If you are going to search for nibbles, things get more complicated still. I would drop entirely the check b in allowed, and just write a custom check that could be applied at every half-step:

N = 8

def build_set(items):
    output = set()
    for b in items:
        output.add(b & 0xF)
        output.add((b >> 4) & 0xF)
    return output

def matches(seq):
    if len(seq) == N // 2:
        return build_set(seq) == allowed
    elif len(seq) == N // 2 + 1:
        check = build_set(seq[1:-1])
        check.add(seq[0] & 0xF)
        check.add((seq[-1] >> 4) & 0xF)
        return check == allowed
    else:
        return False

allowed = set(range())
for index, b in enumerate(s):
    if matches(s[index:index + N // 2]):
        print(f'Found sequence {s[index:index + N // 2]} at offset {index}.0')
     if matches(s[index:index + N // 2 + 1]):
        print(f'Found sequence {s[index:index + N // 2 + 1]]} at offset {index}.5')

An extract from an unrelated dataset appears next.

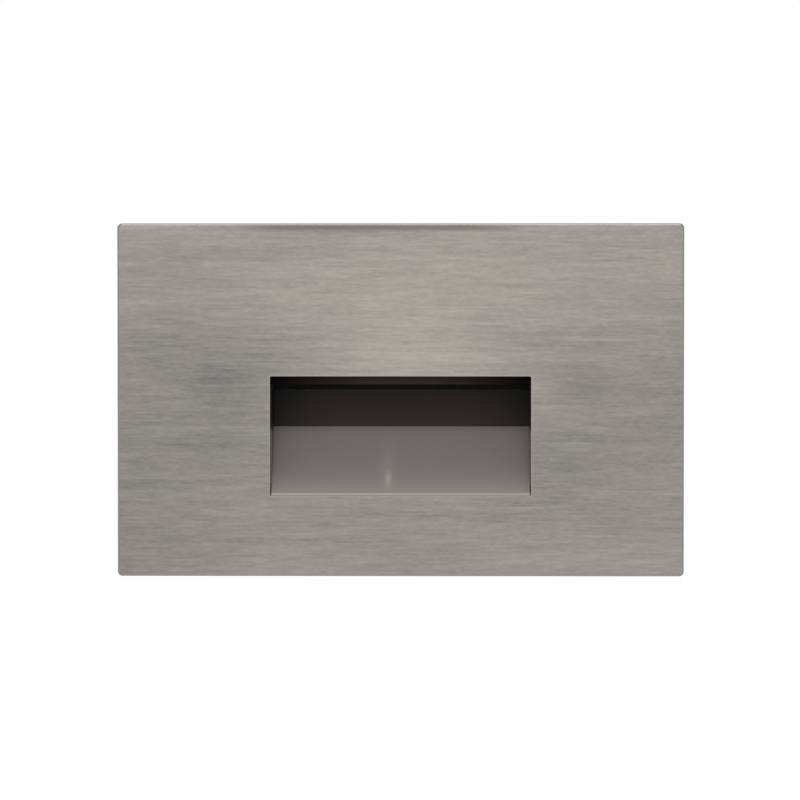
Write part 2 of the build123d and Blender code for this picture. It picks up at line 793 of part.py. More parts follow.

Here, build_set just splits the nibbles into a set. matches checks either an array of 8 nibbles aligned on a byte (4 elements), or an array of 8 nibbles offset by half a byte (5 elements). Both cases are reported independently.



回答2:

It is not clear what you are trying to search for but...

Each permutation of (0,1,2,3,4,5,6,7) will be a seven item tuple similar to this

t = (7, 6, 4, 1, 3, 5, 0, 2)

You can make two-item strings like this

>>> a = [''.join(map(str,thing)) for thing in zip(t,t[1:])]
>>> a
['76', '64', '41', '13', '35', '50', '02']

Then make integers of the strings and feed it to bytes

>>> b = bytes(map(int,a))
>>> b
b'L@)\r#2\x02'

Then search for it

>>> b in s
????

If it doesn't find it it's not there.


Here is a ten character bytes object (similar to your file)

>>> b = b'\xcbl\x7f|_k\x00\x9f\xa2\xcc'

It just happens to be:

>>> bytes([203, 108, 127, 124, 95, 107, 0, 159, 162, 204])

Search for 3-character (or 3-integer) sequences

>>> bytes([127,94,107]) in b
False
>>> bytes([127,95,107]) in b
False
>>> bytes([124,95,107]) in b
True
>>>

When I thing of binary files, I really think integers not characters.